Introduction
Since #103 we have not had static json schema files available, and we are validating the jsons internally, with dynamically generated files (see here). We did this because it is a lot of effort to manually write these JSON schemas and to keep updating it every time we make changes to this python package.
However, I think it is still good to have a versioned JSON schema available somewhere, for FAIRness; mainly interoperability with other software such as existing json validators and this thing.
Proposal
Since we already have a lot of the necessary infrastructure in place, my proposal is as follows:
Make this python package the official source for the generative metadata format
Align the version of the json schema with the version of this package
With every tagged release, we automatically generate and push the core json schema to the GMF repository using a github action.

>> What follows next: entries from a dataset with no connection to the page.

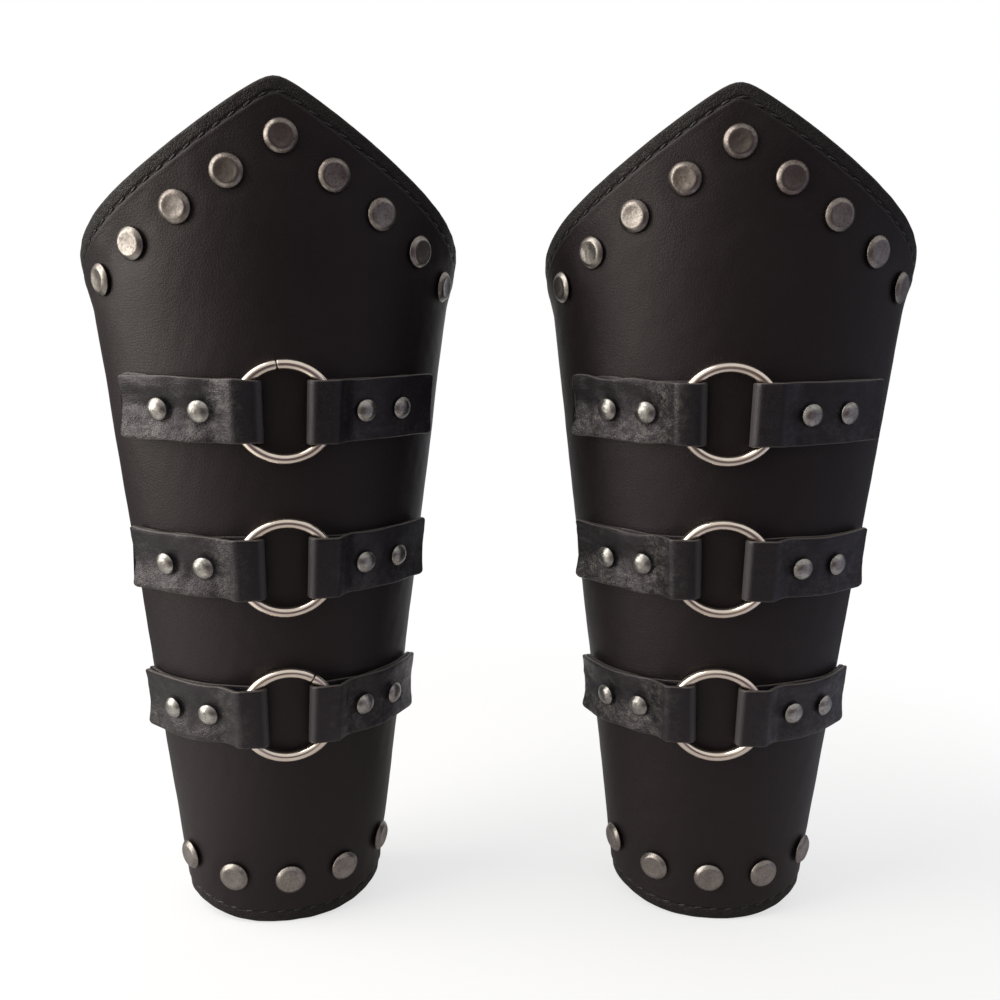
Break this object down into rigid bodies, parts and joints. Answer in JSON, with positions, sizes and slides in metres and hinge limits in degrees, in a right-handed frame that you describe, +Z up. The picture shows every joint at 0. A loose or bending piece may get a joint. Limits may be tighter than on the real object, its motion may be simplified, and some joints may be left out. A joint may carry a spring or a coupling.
{
  "type": "pair of leather bracers",
  "caption": "Tall tapered leather forearm bracers with pointed tops, dome rivets, ring straps across the front and eyelets for lacing at the back.",
  "frame": {"origin": "on the table midway between the two bracers, under the middle of the pair's box", "axes": "+Z up from the wrist ends to the peaks, -Y towards the viewer and the bracers' fronts, +X from the left bracer to the right one as seen in the picture"},
  "size_m": [0.2593, 0.0914, 0.2624],
  "materials": {
    "leather": "black, smooth, semi-matt with a soft sheen",
    "strap_leather": "black, thin, lightly creased, semi-gloss",
    "lining": "dark suede, matt",
    "gunmetal": "antique nickel, worn and speckled",
    "pewter": "antique pewter, semi-bright",
    "nickel": "polished nickel, faintly warm",
    "eyelet_metal": "antique nickel, satin"
  },
  "bodies": {
    "left_bracer": {"left_outer_shell": "leather", "left_lining": "lining", "left_peak_rivet_caps": "gunmetal", "left_peak_rivet_backs": "gunmetal", "left_cuff_rivet_caps": "gunmetal", "left_cuff_rivet_backs": "gunmetal", "left_strap_upper_left": "strap_leather", "left_strap_upper_right": "strap_leather", "left_strap_middle_left": "strap_leather", "left_strap_middle_right": "strap_leather", "left_strap_lower_left": "strap_leather", "left_strap_lower_right": "strap_leather", "left_strap_rivet_caps": "pewter", "left_strap_rivet_backs": "pewter", "left_eyelets": "eyelet_metal", "left_eyelet_washers": "eyelet_metal"},
    "left_upper_ring": {"left_ring_upper": "nickel"},
    "left_middle_ring": {"left_ring_middle": "nickel"},
    "left_lower_ring": {"left_ring_lower": "nickel"},
    "right_bracer": {"right_outer_shell": "leather", "right_lining": "lining", "right_peak_rivet_caps": "gunmetal", "right_peak_rivet_backs": "gunmetal", "right_cuff_rivet_caps": "gunmetal", "right_cuff_rivet_backs": "gunmetal", "right_strap_upper_left": "strap_leather", "right_strap_upper_right": "strap_leather", "right_strap_middle_left": "strap_leather", "right_strap_middle_right": "strap_leather", "right_strap_lower_left": "strap_leather", "right_strap_lower_right": "strap_leather", "right_strap_rivet_caps": "pewter", "right_strap_rivet_backs": "pewter", "right_eyelets": "eyelet_metal", "right_eyelet_washers": "eyelet_metal"},
    "right_upper_ring": {"right_ring_upper": "nickel"},
    "right_middle_ring": {"right_ring_middle": "nickel"},
    "right_lower_ring": {"right_ring_lower": "nickel"}
  },
  "joints": [
    {"name": "right_bracer_lift", "type": "slide", "parent": "left_bracer", "child": "right_bracer", "axis": [0, 0, 1], "range_m": [0, 0.3]},
    {"name": "left_upper_ring_turn", "type": "hinge", "parent": "left_bracer", "child": "left_upper_ring", "pos_m": [-0.06409, -0.03812, 0.1691], "axis": [0.2172, -0.9715, -0.0948], "continuous": true},
    {"name": "left_middle_ring_turn", "type": "hinge", "parent": "left_bracer", "child": "left_middle_ring", "pos_m": [-0.06509, -0.03363, 0.1216], "axis": [0.2172, -0.9715, -0.0948], "continuous": true},
    {"name": "left_lower_ring_turn", "type": "hinge", "parent": "left_bracer", "child": "left_lower_ring", "pos_m": [-0.0661, -0.0291, 0.0739], "axis": [0.2172, -0.9715, -0.0948], "continuous": true},
    {"name": "right_upper_ring_turn", "type": "hinge", "parent": "right_bracer", "child": "right_upper_ring", "pos_m": [0.06667, -0.03861, 0.1691], "axis": [-0.1574, -0.983, -0.0948], "continuous": true},
    {"name": "right_middle_ring_turn", "type": "hinge", "parent": "right_bracer", "child": "right_middle_ring", "pos_m": [0.0674, -0.03407, 0.1216], "axis": [-0.1574, -0.983, -0.0948], "continuous": true},
    {"name": "right_lower_ring_turn", "type": "hinge", "parent": "right_bracer", "child": "right_lower_ring", "pos_m": [0.06814, -0.02949, 0.0739], "axis": [-0.1574, -0.983, -0.0948], "continuous": true}
  ]
}
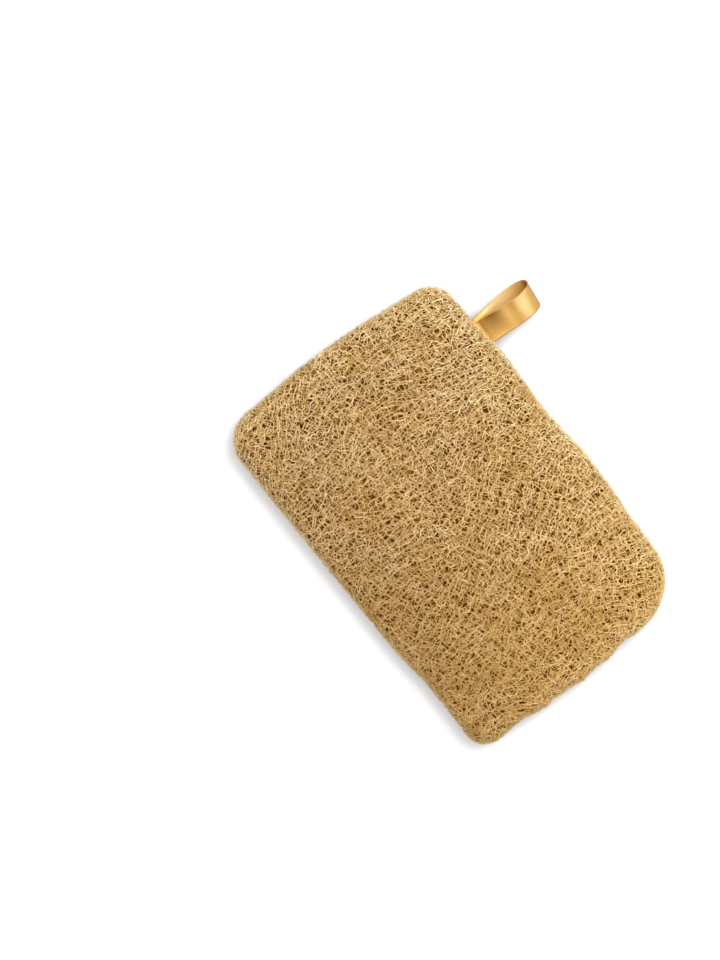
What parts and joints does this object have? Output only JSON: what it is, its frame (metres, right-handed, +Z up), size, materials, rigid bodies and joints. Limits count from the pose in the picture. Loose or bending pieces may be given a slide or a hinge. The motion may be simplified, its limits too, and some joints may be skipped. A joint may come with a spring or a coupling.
{
  "type": "loofah sponge",
  "caption": "Flat natural loofah pad for scrubbing, a rounded rectangle of tangled straw fibres with a folded satin ribbon loop at one edge to hang it by.",
  "frame": {"origin": "centre of the flat spot that the pad rests on, under the middle of the pad", "axes": "+Z is up, square to the pad's two faces. +X runs along the long side, towards the end that is away from the ribbon. +Y runs across the pad, towards the side that the ribbon leaves."},
  "size_m": [0.1571, 0.1254, 0.015],
  "materials": {
    "loofah": "dry, fibrous, matte",
    "ribbon": "gold satin",
    "thread": "matte"
  },
  "bodies": {
    "root": {"loofah_pad": "loofah", "ribbon_loop": "ribbon", "ribbon_stitch": "thread"}
  },
  "joints": []
}
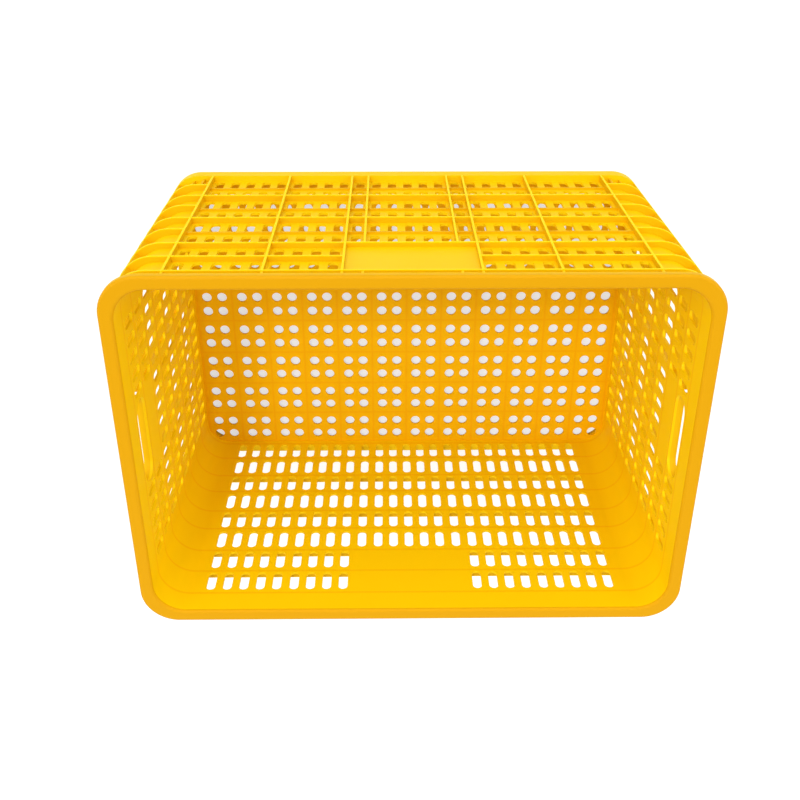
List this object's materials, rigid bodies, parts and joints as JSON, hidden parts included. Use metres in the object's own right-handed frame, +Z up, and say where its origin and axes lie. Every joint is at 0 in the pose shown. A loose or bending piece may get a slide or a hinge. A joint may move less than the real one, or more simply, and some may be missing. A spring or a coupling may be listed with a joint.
{
  "type": "stacking crate",
  "caption": "Open perforated plastic stacking crate in yellow, with slotted ribbed walls, a drained floor, two handholds and a flat rim.",
  "frame": {"origin": "middle of the footprint, on the ground plane", "axes": "+X along the crate's length, +Y across its width, +Z up out of the mouth"},
  "size_m": [0.61, 0.421, 0.379],
  "materials": {
    "crate_plastic": "smooth satin, as moulded"
  },
  "bodies": {
    "root": {"floor_panel": "crate_plastic", "floor_ribs": "crate_plastic", "front_wall": "crate_plastic", "front_uprights": "crate_plastic", "front_cross_ribs": "crate_plastic", "front_low_ribs": "crate_plastic", "front_rim_gussets": "crate_plastic", "front_label_field": "crate_plastic", "front_foot_rail": "crate_plastic", "front_rim": "crate_plastic", "back_wall": "crate_plastic", "back_uprights": "crate_plastic", "back_cross_ribs": "crate_plastic", "back_low_ribs": "crate_plastic", "back_rim_gussets": "crate_plastic", "back_label_field": "crate_plastic", "back_foot_rail": "crate_plastic", "back_rim": "crate_plastic", "left_wall": "crate_plastic", "left_uprights": "crate_plastic", "left_cross_ribs": "crate_plastic", "left_low_ribs": "crate_plastic", "left_rim_gussets": "crate_plastic", "left_handhold_collar": "crate_plastic", "left_foot_rail": "crate_plastic", "left_rim": "crate_plastic", "right_wall": "crate_plastic", "right_uprights": "crate_plastic", "right_cross_ribs": "crate_plastic", "right_low_ribs": "crate_plastic", "right_rim_gussets": "crate_plastic", "right_handhold_collar": "crate_plastic", "right_foot_rail": "crate_plastic", "right_rim": "crate_plastic", "front_left_corner_wall": "crate_plastic", "front_left_corner_ribs": "crate_plastic", "front_left_corner_foot": "crate_plastic", "front_left_corner_rim": "crate_plastic", "front_right_corner_wall": "crate_plastic", "front_right_corner_ribs": "crate_plastic", "front_right_corner_foot": "crate_plastic", "front_right_corner_rim": "crate_plastic", "back_left_corner_wall": "crate_plastic", "back_left_corner_ribs": "crate_plastic", "back_left_corner_foot": "crate_plastic", "back_left_corner_rim": "crate_plastic", "back_right_corner_wall": "crate_plastic", "back_right_corner_ribs": "crate_plastic", "back_right_corner_foot": "crate_plastic", "back_right_corner_rim": "crate_plastic"}
  },
  "joints": []
}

I've already done a little test that works here; see the artifact that is produced.
This aligns well with our recent changes, adding a cli (#142) and the inclusion of a docker container (#150).
Changes
Changes are mainly in the validation script (using __version__ for the schema base). We could include generating the schema in the CLI, which would make the github action simpler and allow us to (re)generate previous schema versions using our versioned docker containers. The most work will be in creating the github action to push to a different repo (which we already do for our website so that's definitely possible)
The GMF repository will be kind of "broken", as the versions will change. I think this is okay.
Out of scope
We should think about how to include / deal with plugins at a later date.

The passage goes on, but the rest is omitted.